Should We Be Singing The Inflation Blues?

I'm trying to make a living
I can't save a cent
It takes all of my money
Just to eat and pay my rent
I got the blues
Got those inflation blues

(From “Inflation Blues” by BB King, 1983)

I can't help but wonder what a man suppose to do
I got those hard breaking escalatin' high inflation blues

(From “High Inflation Blues” by Moe Bandy, 1977)

In this article, we continue with our deeper dives into different economic indicators, what we can learn by looking beyond the headline numbers and what those indicators might tell us about future economic and market conditions. In previous posts we discussed consumer sentiment and investor behavior and employment.

This time we discuss a topic that seems to be top-of-mind for many economists, advisors and investors: inflation. When Messrs. King and Bandy recorded their songs in the late-1970s/early-1980s, the U.S. was in one of the worst inflationary periods in its history, topping out at 14.6% in April 1980. We doubt either of those gentlemen would view today’s environment as “inflationary” as they knew it.

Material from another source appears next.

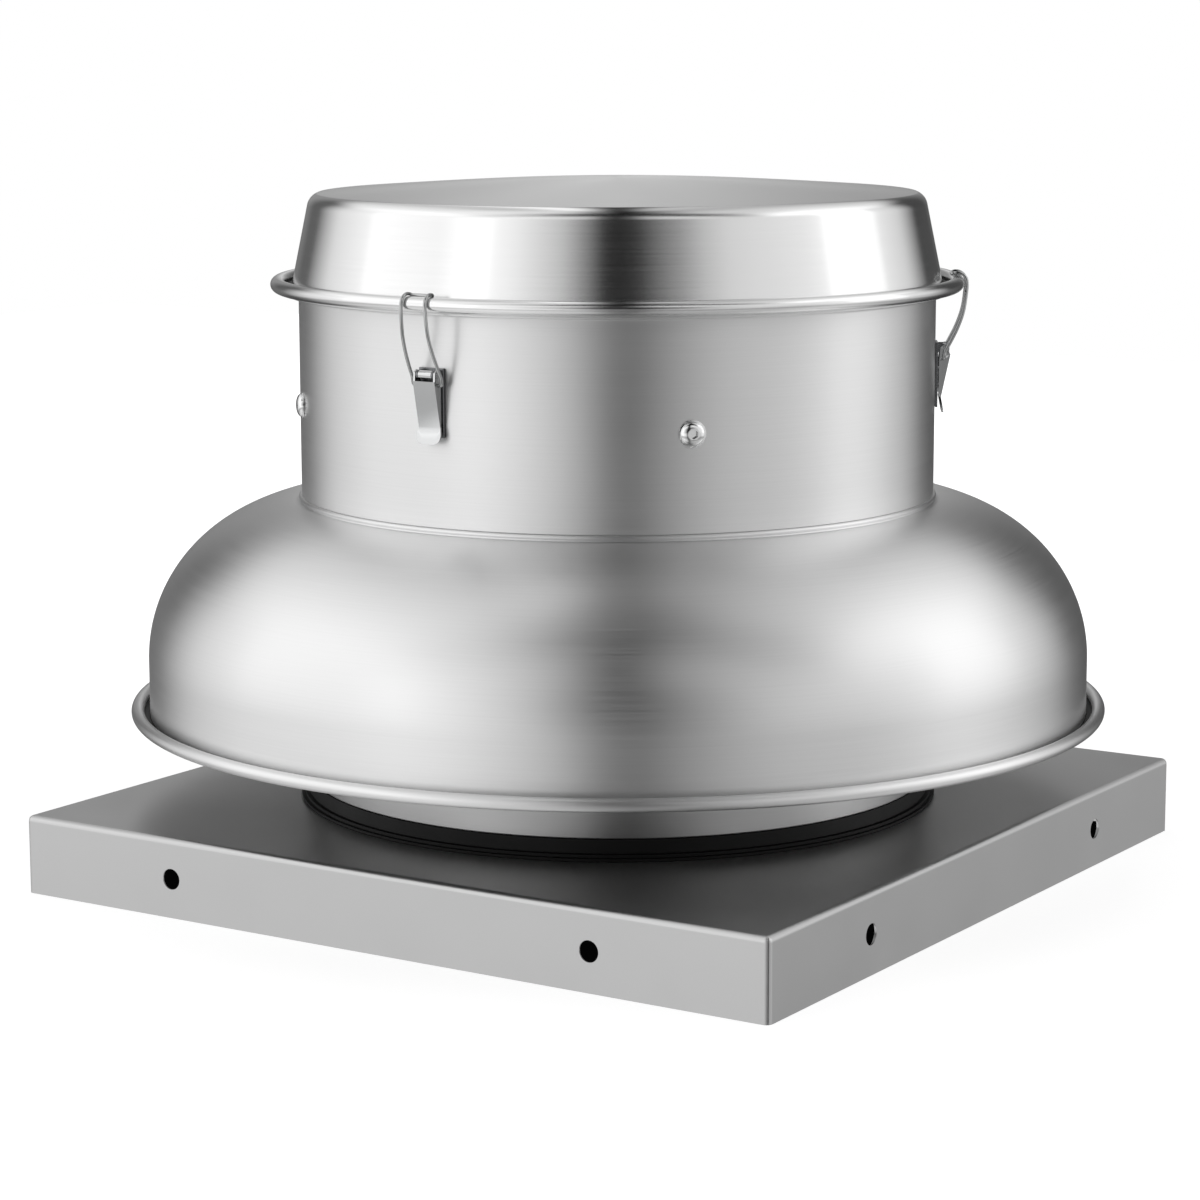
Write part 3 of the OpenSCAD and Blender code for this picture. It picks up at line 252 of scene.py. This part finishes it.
FINISH = {
    "sheet_aluminium": SHEET_MILL,
    "spun_aluminium": BELL_SPUN,
    "wheel_aluminium": WHEEL_SHEET,
    "aluminium_rivet": RIVET_ALUMINIUM,
    "seal_rubber": SEAL_RUBBER,
    "zinc_steel": ZINC_STEEL,
    "stainless": STAINLESS,
    "motor_paint": MOTOR_PAINT,
    "bearing_steel": BEARING_STEEL,
    "core_steel": CORE_STEEL,
    "winding_copper": COPPER,
    "box_zinc": BOX_ZINC,
    "switch_plastic": SWITCH_PLASTIC,
    "toggle_nickel": TOGGLE_NICKEL,
    "capacitor_can": CAPACITOR_CAN,
    "cable_sheath": CABLE_SHEATH,
}

# Parts whose surface differs from the rest of their material
OWN_FINISH = {"housing_screws": HEAD_STEEL}
# Edge break in millimetres; folded and sheared sheet is broken less than turned and moulded parts
EDGE_BREAK = {"throat_seal": 0.25, "housing_screws": 0.25}
for latch in LATCH_TURNS:
    # Latch bases take the stamped steel, whose dark colour is partly mill skin and partly painted shade
    OWN_FINISH["latch_base_%d" % latch] = STAMPED_STEEL_PAINTED_SHADE
    EDGE_BREAK["latch_base_%d" % latch] = 0.15
    EDGE_BREAK["latch_lever_%d" % latch] = 0.2


# CAD parts that stay

# Points of a CAD mesh that are closer than this are one, in millimetres
WELD = 0.002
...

But is has been absent for so long that even a whiff of inflationary pressure raises questions and concerns, especially considering the recovering global economy, global easy-money policies and continued massive stimulus here in the United States. So, let’s dive in.

The Headline Numbers

Definitionally, inflation is simply a rise in prices and a corresponding decline in the purchasing power of money. Here in the U.S., the “headline” measures of inflation are the Consumer Price Index (CPI), a measure of the average price of a basket of goods and services, CPI ex-Food & Energy, which removes those two sectors because they tend to be volatile (these may seem ridiculous things to exclude to someone paying more for their gas and groceries), and the Personal Consumption Expenditures Index (PCE), which measures the change in household expenditures over a period of time. The Federal Reserve (Fed) tends to prefer the PCE when evaluating inflation because it accounts for changes in consumer behavior (e.g., substituting hamburger for steak) as prices change.